Every line of the material below must be repeated exactly.

------------------------------------------------------------------------

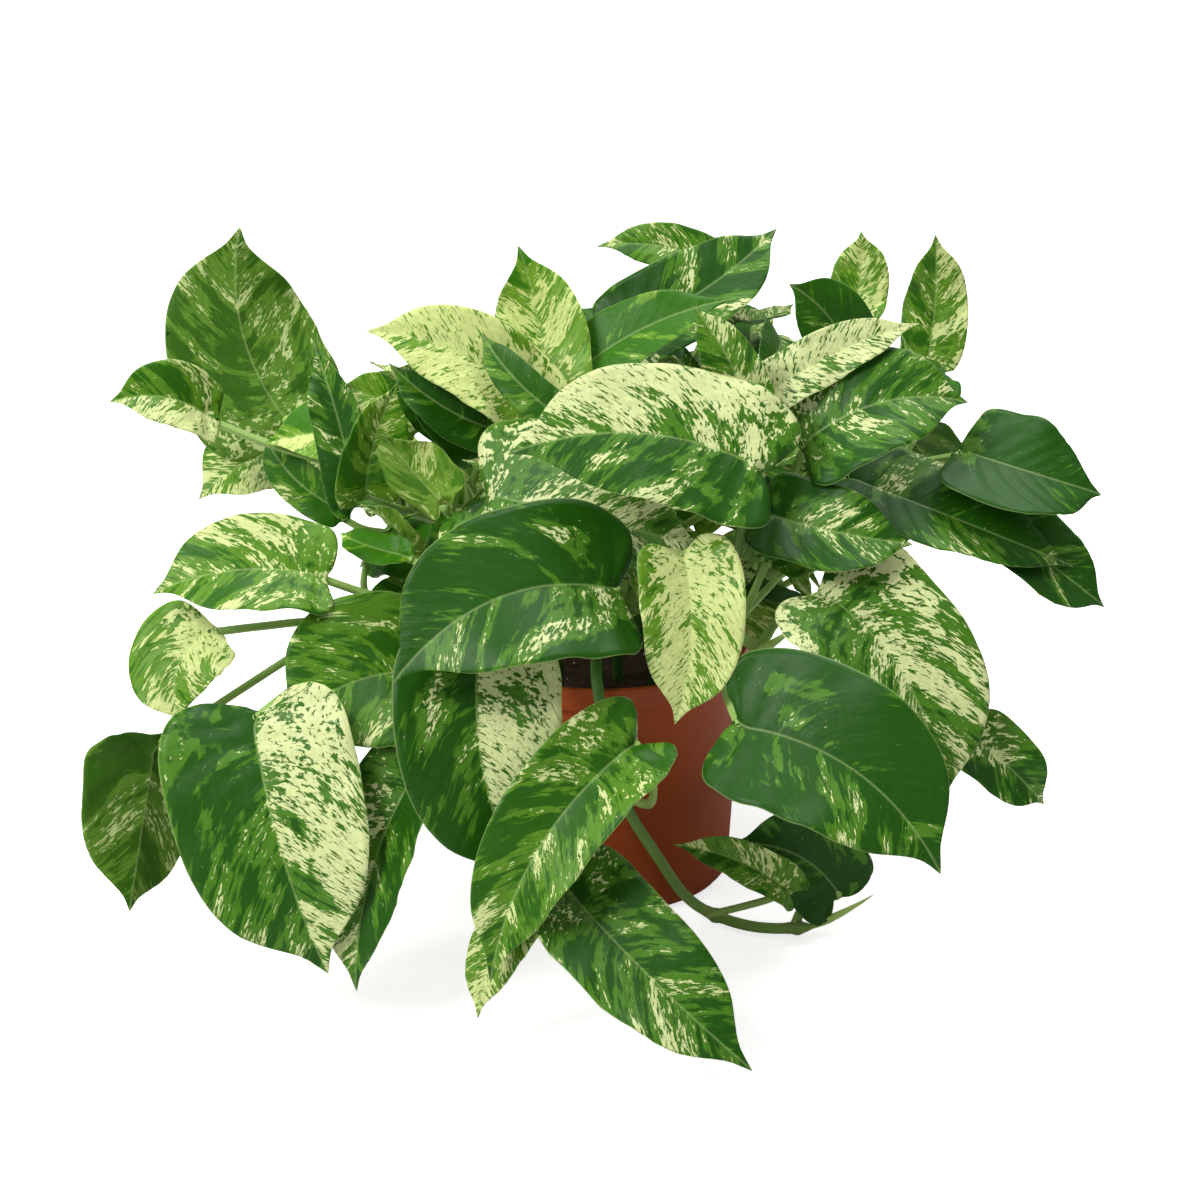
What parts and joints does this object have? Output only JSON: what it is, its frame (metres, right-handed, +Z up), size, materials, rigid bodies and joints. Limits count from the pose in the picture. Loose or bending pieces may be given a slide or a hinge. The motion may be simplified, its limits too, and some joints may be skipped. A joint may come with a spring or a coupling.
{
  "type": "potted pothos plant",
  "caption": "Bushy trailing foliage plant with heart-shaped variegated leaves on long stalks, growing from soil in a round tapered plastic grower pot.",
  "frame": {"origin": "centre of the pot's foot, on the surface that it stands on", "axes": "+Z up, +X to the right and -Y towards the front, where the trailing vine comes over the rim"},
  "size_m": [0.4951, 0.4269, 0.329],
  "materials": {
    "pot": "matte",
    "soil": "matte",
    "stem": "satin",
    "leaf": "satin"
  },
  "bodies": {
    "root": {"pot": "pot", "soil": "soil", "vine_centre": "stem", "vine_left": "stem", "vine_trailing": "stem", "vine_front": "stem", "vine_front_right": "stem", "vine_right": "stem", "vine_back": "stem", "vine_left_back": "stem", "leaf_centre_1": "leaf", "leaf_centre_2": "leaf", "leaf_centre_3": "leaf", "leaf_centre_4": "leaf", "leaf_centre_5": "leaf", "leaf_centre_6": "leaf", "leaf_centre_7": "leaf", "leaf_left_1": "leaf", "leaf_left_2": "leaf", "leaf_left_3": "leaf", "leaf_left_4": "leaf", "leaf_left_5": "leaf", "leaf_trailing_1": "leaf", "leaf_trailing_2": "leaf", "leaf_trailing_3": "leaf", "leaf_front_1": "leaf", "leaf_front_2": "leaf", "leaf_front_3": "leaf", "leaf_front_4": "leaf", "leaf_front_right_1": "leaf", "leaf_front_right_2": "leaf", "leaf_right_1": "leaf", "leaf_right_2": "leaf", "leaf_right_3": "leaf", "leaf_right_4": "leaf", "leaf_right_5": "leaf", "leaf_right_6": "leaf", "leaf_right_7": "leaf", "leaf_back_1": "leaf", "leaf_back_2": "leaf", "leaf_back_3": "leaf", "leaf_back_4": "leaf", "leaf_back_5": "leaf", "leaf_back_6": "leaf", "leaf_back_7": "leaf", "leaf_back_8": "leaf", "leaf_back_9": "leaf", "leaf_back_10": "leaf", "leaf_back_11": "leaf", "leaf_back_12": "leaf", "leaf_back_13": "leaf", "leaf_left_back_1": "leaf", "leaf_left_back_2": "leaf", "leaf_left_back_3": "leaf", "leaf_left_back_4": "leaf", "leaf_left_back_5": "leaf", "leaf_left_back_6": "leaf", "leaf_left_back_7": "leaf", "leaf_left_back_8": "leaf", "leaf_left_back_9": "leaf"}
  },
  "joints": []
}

------------------------------------------------------------------------

WRITTEN ANSWER ->
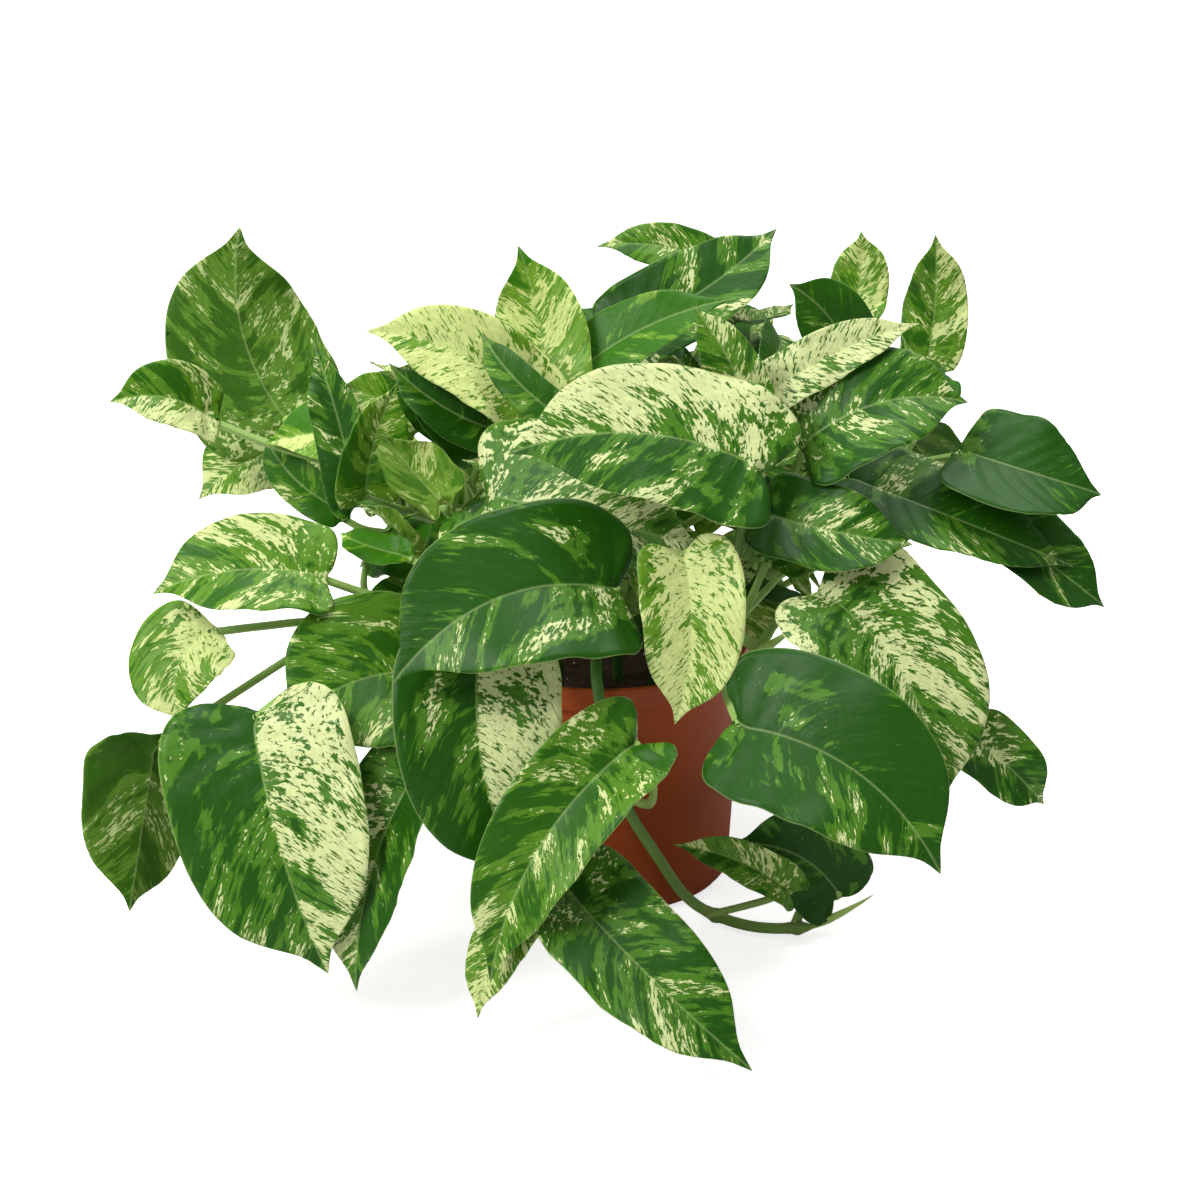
What parts and joints does this object have? Output only JSON: what it is, its frame (metres, right-handed, +Z up), size, materials, rigid bodies and joints. Limits count from the pose in the picture. Loose or bending pieces may be given a slide or a hinge. The motion may be simplified, its limits too, and some joints may be skipped. A joint may come with a spring or a coupling.
{
  "type": "potted pothos plant",
  "caption": "Bushy trailing foliage plant with heart-shaped variegated leaves on long stalks, growing from soil in a round tapered plastic grower pot.",
  "frame": {"origin": "centre of the pot's foot, on the surface that it stands on", "axes": "+Z up, +X to the right and -Y towards the front, where the trailing vine comes over the rim"},
  "size_m": [0.4951, 0.4269, 0.329],
  "materials": {
    "pot": "matte",
    "soil": "matte",
    "stem": "satin",
    "leaf": "satin"
  },
  "bodies": {
    "root": {"pot": "pot", "soil": "soil", "vine_centre": "stem", "vine_left": "stem", "vine_trailing": "stem", "vine_front": "stem", "vine_front_right": "stem", "vine_right": "stem", "vine_back": "stem", "vine_left_back": "stem", "leaf_centre_1": "leaf", "leaf_centre_2": "leaf", "leaf_centre_3": "leaf", "leaf_centre_4": "leaf", "leaf_centre_5": "leaf", "leaf_centre_6": "leaf", "leaf_centre_7": "leaf", "leaf_left_1": "leaf", "leaf_left_2": "leaf", "leaf_left_3": "leaf", "leaf_left_4": "leaf", "leaf_left_5": "leaf", "leaf_trailing_1": "leaf", "leaf_trailing_2": "leaf", "leaf_trailing_3": "leaf", "leaf_front_1": "leaf", "leaf_front_2": "leaf", "leaf_front_3": "leaf", "leaf_front_4": "leaf", "leaf_front_right_1": "leaf", "leaf_front_right_2": "leaf", "leaf_right_1": "leaf", "leaf_right_2": "leaf", "leaf_right_3": "leaf", "leaf_right_4": "leaf", "leaf_right_5": "leaf", "leaf_right_6": "leaf", "leaf_right_7": "leaf", "leaf_back_1": "leaf", "leaf_back_2": "leaf", "leaf_back_3": "leaf", "leaf_back_4": "leaf", "leaf_back_5": "leaf", "leaf_back_6": "leaf", "leaf_back_7": "leaf", "leaf_back_8": "leaf", "leaf_back_9": "leaf", "leaf_back_10": "leaf", "leaf_back_11": "leaf", "leaf_back_12": "leaf", "leaf_back_13": "leaf", "leaf_left_back_1": "leaf", "leaf_left_back_2": "leaf", "leaf_left_back_3": "leaf", "leaf_left_back_4": "leaf", "leaf_left_back_5": "leaf", "leaf_left_back_6": "leaf", "leaf_left_back_7": "leaf", "leaf_left_back_8": "leaf", "leaf_left_back_9": "leaf"}
  },
  "joints": []
}